**Instructions to follow**
Repeat exactly each line of the data provided below.
______________________________
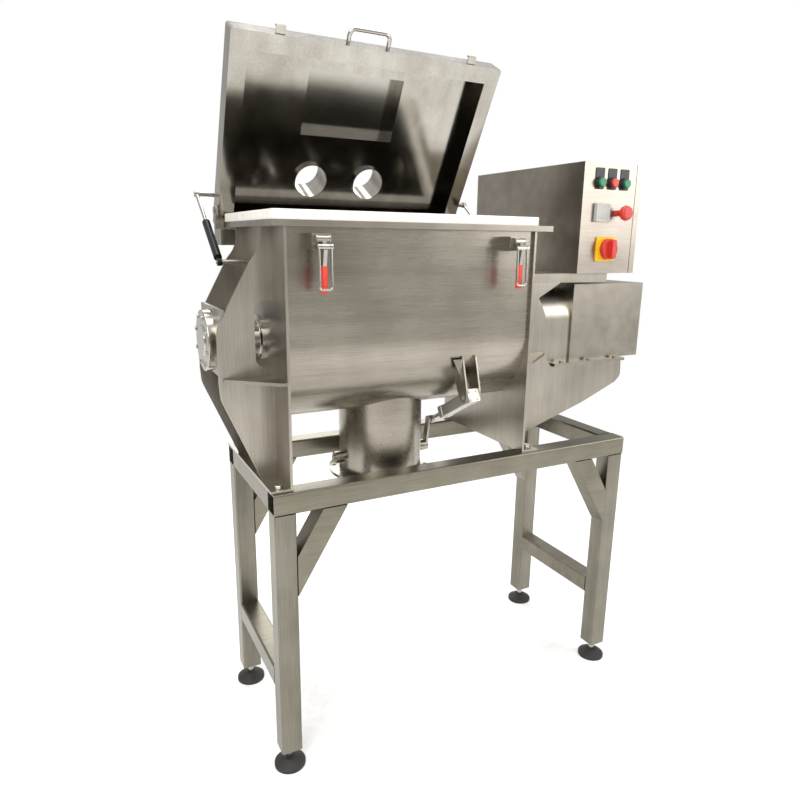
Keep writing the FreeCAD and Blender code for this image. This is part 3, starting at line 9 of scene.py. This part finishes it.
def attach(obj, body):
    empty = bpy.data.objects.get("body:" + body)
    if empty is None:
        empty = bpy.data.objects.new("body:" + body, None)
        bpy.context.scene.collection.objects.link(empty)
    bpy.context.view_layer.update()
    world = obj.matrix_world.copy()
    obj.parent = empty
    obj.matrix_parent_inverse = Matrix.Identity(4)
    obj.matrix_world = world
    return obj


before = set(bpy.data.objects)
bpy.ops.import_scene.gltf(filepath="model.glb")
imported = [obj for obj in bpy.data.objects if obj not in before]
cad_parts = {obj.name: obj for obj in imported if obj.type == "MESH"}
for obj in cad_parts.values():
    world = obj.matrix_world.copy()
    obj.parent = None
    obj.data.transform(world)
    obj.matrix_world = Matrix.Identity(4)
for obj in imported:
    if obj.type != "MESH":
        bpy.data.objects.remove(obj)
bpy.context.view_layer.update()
______________________________
**Written reply**
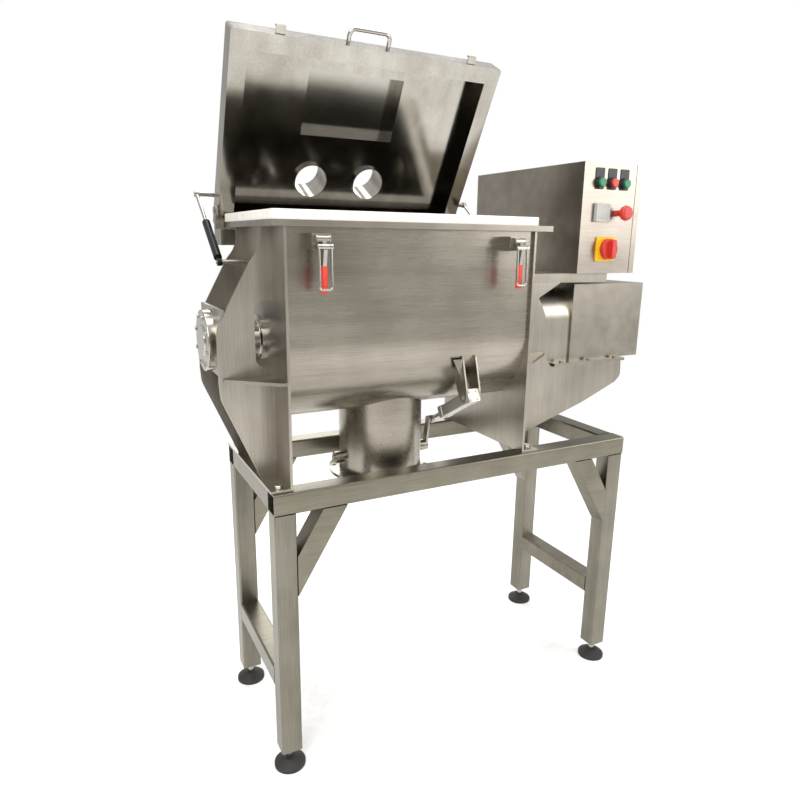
Keep writing the FreeCAD and Blender code for this image. This is part 3, starting at line 9 of scene.py. This part finishes it.
def attach(obj, body):
    empty = bpy.data.objects.get("body:" + body)
    if empty is None:
        empty = bpy.data.objects.new("body:" + body, None)
        bpy.context.scene.collection.objects.link(empty)
    bpy.context.view_layer.update()
    world = obj.matrix_world.copy()
    obj.parent = empty
    obj.matrix_parent_inverse = Matrix.Identity(4)
    obj.matrix_world = world
    return obj


before = set(bpy.data.objects)
bpy.ops.import_scene.gltf(filepath="model.glb")
imported = [obj for obj in bpy.data.objects if obj not in before]
cad_parts = {obj.name: obj for obj in imported if obj.type == "MESH"}
for obj in cad_parts.values():
    world = obj.matrix_world.copy()
    obj.parent = None
    obj.data.transform(world)
    obj.matrix_world = Matrix.Identity(4)
for obj in imported:
    if obj.type != "MESH":
        bpy.data.objects.remove(obj)
bpy.context.view_layer.update()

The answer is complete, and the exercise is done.